In medieval Europe, the most important teaching was in practical fields, such as training young noblemen in the skills of knighthood. Academic subjects were not highly regarded and were usually taught by priests as a part of religious education. In the later Middle Ages university teaching developed into a respected profession. However, teaching younger children generally remained a part-time task for the priests. No special techniques or knowledge were considered necessary for teaching.
At the end of the 17th century, the French priest Jean Baptiste de la Salle greatly advanced the idea of teaching as a systematic procedure by founding several schools especially for teacher training.
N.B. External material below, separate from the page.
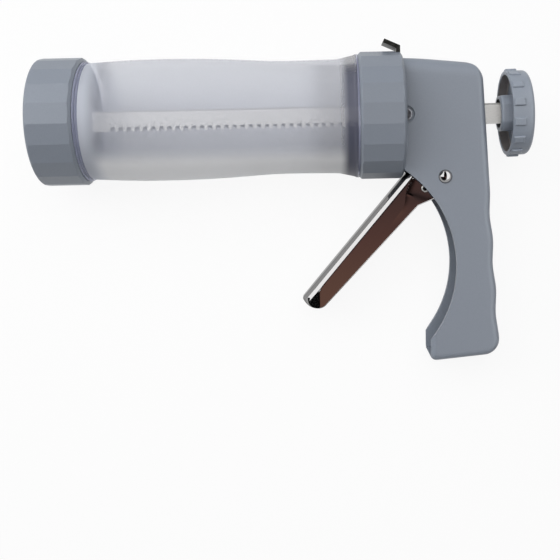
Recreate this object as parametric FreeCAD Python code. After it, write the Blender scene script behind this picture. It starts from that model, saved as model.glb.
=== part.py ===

From the 17th century through the mid-19th, theories and methods designed to make teaching more effective were developed by such men as John Amos Comenius, Johann Heinrich Pestalozzi, Friedrich Froebel, and Johann Friedrich Herbart.
Until early in the 19th century, elementary and secondary teaching in the United States involved no formal teacher training. Elementary subjects were usually taught by parents or neighbors, while secondary instruction was carried out on a part-time basis by anyone with an above-average education.
The first normal school (an institution that offered a training program for elementary teachers, taking less than four years to complete) was established in 1823 by Samuel Hall in Concord, Vermont. Throughout much of the 19th century elementary teachers generally received their training in normal schools.
Horace Mann, secretary of the Massachusetts state board of education, 1837–48, led a campaign to raise the standards of public school teaching. Through the efforts of Mann and others, teaching came to be regarded as a profession requiring a comprehensive education. By the end of the 19th century many four-year teachers colleges had been established and many normal schools were being converted to four-year colleges. In the 20th century, colleges of education were added to most universities and many liberal arts colleges added departments of education. After World War II many teachers colleges became universities or liberal arts colleges.
Beginning in the 1960's, many school districts became unionized and teachers' strikes for higher pay and better working conditions became increasingly common. The concept of having teachers pass a qualification test before certification took root in the 1970's when a number of states adopted laws incorporating this requirement. In the 1980's a number of proposals were made to give special status to outstanding teachers and to eliminate or retrain marginal ones.